• **Structured object records**
-.-.-
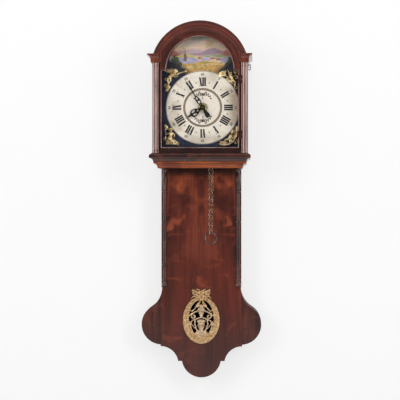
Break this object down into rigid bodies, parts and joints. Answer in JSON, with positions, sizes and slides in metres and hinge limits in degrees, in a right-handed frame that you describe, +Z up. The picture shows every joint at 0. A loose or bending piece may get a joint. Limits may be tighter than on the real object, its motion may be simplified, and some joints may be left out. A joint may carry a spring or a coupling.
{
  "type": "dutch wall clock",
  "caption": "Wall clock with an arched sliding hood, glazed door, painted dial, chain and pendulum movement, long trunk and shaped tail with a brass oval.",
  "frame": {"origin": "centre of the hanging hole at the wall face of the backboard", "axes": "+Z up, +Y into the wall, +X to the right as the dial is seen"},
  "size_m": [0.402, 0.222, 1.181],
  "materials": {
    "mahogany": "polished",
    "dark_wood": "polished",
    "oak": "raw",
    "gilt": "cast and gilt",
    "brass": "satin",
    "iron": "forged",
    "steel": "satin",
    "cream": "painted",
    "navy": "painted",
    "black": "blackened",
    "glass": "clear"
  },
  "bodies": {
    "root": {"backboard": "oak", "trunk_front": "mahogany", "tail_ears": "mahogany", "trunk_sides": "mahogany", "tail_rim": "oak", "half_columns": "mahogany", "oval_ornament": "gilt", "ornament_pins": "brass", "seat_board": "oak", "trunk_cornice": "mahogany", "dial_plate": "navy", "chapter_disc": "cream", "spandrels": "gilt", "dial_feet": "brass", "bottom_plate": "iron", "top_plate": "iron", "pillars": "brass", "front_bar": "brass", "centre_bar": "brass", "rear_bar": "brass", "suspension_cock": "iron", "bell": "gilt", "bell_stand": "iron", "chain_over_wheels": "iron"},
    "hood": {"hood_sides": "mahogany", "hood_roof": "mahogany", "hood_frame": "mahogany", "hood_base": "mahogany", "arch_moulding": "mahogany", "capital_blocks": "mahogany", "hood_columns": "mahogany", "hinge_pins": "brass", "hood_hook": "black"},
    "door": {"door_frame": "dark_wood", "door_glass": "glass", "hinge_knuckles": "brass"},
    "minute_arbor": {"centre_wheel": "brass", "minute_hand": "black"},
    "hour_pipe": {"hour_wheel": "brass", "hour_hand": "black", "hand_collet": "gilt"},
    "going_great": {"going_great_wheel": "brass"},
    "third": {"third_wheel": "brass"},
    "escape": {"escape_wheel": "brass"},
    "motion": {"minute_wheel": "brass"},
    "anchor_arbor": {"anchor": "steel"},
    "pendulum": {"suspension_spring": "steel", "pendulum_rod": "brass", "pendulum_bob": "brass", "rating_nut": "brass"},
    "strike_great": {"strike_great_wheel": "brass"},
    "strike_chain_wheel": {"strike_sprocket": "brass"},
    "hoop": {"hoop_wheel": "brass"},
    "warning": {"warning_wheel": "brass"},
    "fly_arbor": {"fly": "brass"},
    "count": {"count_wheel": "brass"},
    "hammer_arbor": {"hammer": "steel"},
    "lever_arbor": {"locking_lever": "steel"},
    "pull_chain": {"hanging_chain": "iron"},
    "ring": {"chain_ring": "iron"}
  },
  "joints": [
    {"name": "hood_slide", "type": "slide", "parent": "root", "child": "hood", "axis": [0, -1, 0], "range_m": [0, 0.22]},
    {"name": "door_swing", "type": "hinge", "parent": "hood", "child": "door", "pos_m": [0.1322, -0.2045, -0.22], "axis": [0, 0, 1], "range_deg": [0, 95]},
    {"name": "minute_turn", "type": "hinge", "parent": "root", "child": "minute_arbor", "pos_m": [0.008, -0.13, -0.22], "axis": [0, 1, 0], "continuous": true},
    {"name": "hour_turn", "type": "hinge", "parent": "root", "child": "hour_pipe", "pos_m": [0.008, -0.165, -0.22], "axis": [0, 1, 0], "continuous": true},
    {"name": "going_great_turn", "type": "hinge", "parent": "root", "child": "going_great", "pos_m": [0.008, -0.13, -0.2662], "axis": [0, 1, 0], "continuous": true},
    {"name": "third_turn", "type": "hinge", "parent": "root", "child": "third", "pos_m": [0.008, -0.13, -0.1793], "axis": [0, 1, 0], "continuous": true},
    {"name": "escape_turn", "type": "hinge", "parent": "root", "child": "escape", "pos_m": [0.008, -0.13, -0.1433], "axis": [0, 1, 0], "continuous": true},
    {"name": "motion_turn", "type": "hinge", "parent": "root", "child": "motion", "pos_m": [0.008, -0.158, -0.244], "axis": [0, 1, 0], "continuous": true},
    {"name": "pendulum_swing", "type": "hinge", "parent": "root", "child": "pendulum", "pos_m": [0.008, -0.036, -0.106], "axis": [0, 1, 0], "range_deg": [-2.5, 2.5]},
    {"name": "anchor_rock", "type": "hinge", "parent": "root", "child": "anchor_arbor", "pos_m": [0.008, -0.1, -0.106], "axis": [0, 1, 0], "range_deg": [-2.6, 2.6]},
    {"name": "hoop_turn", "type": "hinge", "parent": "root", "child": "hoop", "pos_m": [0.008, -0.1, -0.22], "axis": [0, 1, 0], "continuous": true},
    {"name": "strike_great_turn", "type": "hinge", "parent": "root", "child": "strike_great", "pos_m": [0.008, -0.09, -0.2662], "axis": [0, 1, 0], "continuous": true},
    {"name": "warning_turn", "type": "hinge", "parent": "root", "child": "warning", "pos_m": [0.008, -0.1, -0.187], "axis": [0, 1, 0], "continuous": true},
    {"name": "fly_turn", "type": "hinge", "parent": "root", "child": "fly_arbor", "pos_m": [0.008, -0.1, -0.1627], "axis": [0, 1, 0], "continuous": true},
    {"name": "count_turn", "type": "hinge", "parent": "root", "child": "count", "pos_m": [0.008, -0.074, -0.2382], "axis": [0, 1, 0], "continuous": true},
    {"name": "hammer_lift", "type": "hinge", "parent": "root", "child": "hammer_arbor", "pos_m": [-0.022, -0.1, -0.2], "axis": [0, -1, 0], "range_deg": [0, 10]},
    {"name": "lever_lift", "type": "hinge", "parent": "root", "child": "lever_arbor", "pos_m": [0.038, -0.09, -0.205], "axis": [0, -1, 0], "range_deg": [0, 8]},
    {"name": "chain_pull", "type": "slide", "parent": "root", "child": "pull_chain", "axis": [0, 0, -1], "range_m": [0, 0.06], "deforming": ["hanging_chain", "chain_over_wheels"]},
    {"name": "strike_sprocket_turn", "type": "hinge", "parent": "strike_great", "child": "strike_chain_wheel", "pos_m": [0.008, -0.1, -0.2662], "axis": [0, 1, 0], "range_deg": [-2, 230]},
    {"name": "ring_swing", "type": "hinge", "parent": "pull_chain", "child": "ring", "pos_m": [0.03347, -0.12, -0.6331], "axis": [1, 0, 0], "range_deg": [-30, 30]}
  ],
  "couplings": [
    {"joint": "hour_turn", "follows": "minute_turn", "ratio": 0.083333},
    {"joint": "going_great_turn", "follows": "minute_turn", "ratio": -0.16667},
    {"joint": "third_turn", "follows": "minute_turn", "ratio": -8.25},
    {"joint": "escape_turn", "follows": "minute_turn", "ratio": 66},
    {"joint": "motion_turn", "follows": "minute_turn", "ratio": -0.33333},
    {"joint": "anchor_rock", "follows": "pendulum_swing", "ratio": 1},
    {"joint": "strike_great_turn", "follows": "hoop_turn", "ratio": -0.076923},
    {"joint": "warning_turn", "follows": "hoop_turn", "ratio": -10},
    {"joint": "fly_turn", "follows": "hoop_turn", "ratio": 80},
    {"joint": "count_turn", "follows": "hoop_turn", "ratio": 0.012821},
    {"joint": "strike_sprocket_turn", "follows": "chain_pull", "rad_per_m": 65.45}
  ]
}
-.-.-
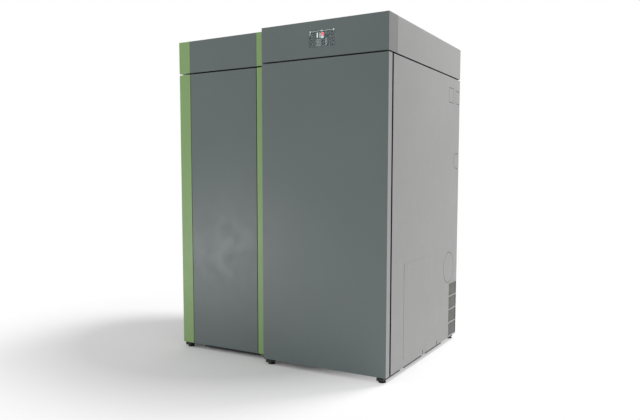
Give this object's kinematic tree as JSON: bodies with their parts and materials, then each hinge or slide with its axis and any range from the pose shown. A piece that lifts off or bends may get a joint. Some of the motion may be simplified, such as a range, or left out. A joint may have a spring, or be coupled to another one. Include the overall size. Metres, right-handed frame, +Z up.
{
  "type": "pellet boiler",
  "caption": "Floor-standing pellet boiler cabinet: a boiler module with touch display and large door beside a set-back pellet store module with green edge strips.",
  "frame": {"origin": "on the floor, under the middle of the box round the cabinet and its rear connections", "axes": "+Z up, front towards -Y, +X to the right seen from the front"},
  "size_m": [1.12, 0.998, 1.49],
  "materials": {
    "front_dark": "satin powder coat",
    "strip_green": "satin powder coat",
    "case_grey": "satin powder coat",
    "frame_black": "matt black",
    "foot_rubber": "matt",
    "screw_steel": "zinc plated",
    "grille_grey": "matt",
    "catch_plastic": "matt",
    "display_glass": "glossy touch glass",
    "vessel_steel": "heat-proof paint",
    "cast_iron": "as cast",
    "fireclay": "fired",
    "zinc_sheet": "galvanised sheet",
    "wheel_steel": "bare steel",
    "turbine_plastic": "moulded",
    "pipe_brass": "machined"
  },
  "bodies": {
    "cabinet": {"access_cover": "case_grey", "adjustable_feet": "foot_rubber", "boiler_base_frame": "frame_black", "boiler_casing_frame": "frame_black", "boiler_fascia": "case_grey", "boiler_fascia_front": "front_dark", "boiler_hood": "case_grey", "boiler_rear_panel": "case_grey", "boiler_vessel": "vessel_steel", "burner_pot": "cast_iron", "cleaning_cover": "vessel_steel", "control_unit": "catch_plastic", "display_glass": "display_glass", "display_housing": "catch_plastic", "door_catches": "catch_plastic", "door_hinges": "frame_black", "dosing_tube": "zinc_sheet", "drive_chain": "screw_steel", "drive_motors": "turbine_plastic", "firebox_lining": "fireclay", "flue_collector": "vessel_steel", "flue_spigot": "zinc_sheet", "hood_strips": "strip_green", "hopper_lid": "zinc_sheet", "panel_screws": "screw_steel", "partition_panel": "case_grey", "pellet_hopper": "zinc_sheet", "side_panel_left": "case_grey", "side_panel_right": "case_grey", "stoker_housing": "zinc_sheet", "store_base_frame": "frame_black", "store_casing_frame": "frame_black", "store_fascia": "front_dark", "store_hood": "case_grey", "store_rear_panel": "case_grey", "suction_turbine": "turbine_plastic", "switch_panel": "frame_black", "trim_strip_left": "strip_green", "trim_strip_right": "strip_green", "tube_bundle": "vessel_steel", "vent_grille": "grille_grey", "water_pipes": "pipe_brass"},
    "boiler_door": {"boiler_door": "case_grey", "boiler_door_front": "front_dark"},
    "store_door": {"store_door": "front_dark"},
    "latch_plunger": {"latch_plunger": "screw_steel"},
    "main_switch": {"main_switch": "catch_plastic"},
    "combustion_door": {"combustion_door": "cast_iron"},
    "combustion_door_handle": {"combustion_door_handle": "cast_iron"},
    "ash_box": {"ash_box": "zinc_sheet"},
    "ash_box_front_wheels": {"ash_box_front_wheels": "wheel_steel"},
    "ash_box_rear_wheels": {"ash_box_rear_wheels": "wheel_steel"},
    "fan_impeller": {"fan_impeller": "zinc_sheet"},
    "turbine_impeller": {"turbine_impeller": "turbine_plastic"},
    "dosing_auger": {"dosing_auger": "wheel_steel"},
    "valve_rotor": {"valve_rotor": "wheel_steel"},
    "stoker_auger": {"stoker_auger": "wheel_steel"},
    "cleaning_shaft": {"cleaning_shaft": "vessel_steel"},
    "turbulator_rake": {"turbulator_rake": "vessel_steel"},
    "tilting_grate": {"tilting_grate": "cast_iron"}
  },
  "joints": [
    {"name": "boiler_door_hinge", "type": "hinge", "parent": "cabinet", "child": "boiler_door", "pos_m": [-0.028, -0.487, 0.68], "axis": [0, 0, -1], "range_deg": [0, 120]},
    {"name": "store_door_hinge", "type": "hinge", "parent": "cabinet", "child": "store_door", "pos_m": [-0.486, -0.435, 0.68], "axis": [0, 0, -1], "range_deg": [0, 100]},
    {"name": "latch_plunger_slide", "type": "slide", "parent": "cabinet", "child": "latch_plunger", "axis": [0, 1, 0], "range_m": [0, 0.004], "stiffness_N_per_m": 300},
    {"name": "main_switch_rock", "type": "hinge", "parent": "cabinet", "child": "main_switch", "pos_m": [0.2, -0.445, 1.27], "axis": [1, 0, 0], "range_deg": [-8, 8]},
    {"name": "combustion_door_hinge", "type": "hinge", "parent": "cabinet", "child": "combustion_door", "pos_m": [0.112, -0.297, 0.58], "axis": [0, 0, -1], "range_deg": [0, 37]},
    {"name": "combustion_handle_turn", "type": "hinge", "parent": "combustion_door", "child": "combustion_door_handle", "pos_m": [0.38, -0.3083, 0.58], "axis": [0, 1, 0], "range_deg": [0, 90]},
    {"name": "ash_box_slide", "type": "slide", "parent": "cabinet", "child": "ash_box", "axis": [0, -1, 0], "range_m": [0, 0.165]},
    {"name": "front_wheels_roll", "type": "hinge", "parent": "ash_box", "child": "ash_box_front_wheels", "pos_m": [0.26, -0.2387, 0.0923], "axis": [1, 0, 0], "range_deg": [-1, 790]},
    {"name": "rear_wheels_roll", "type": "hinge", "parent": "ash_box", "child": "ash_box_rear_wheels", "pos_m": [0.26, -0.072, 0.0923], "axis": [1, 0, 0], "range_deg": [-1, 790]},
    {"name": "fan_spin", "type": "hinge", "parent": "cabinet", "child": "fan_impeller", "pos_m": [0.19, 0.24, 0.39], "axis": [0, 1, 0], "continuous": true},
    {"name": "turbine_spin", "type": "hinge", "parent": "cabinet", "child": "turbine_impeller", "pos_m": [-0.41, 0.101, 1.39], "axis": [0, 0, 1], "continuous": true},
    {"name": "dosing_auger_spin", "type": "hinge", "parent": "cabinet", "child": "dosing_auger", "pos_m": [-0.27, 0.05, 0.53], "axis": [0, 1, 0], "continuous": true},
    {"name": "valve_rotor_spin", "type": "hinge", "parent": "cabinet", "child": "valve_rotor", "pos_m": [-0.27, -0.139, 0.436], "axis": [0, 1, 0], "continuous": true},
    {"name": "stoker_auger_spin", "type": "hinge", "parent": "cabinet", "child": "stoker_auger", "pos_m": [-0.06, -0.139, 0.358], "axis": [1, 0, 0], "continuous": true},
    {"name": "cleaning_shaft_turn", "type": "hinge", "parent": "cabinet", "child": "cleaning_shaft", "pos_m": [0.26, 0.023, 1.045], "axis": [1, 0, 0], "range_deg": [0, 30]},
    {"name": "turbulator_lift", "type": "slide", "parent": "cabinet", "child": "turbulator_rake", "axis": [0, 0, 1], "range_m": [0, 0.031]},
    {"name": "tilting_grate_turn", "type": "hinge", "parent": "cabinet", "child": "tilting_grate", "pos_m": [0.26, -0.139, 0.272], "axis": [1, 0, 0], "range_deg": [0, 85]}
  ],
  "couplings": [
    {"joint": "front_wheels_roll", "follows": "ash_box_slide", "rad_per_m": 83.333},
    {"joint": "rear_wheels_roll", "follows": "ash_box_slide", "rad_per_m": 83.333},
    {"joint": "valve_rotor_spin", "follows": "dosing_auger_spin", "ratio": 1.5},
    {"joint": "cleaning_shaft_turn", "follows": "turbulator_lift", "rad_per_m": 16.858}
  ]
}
-.-.-
• **Stated problem**
Each line in the entries above that includes the string "into" should be extracted.

• **Answer below**
Break this object down into rigid bodies, parts and joints. Answer in JSON, with positions, sizes and slides in metres and hinge limits in degrees, in a right-handed frame that you describe, +Z up. The picture shows every joint at 0. A loose or bending piece may get a joint. Limits may be tighter than on the real object, its motion may be simplified, and some joints may be left out. A joint may carry a spring or a coupling.
  "frame": {"origin": "centre of the hanging hole at the wall face of the backboard", "axes": "+Z up, +Y into the wall, +X to the right as the dial is seen"},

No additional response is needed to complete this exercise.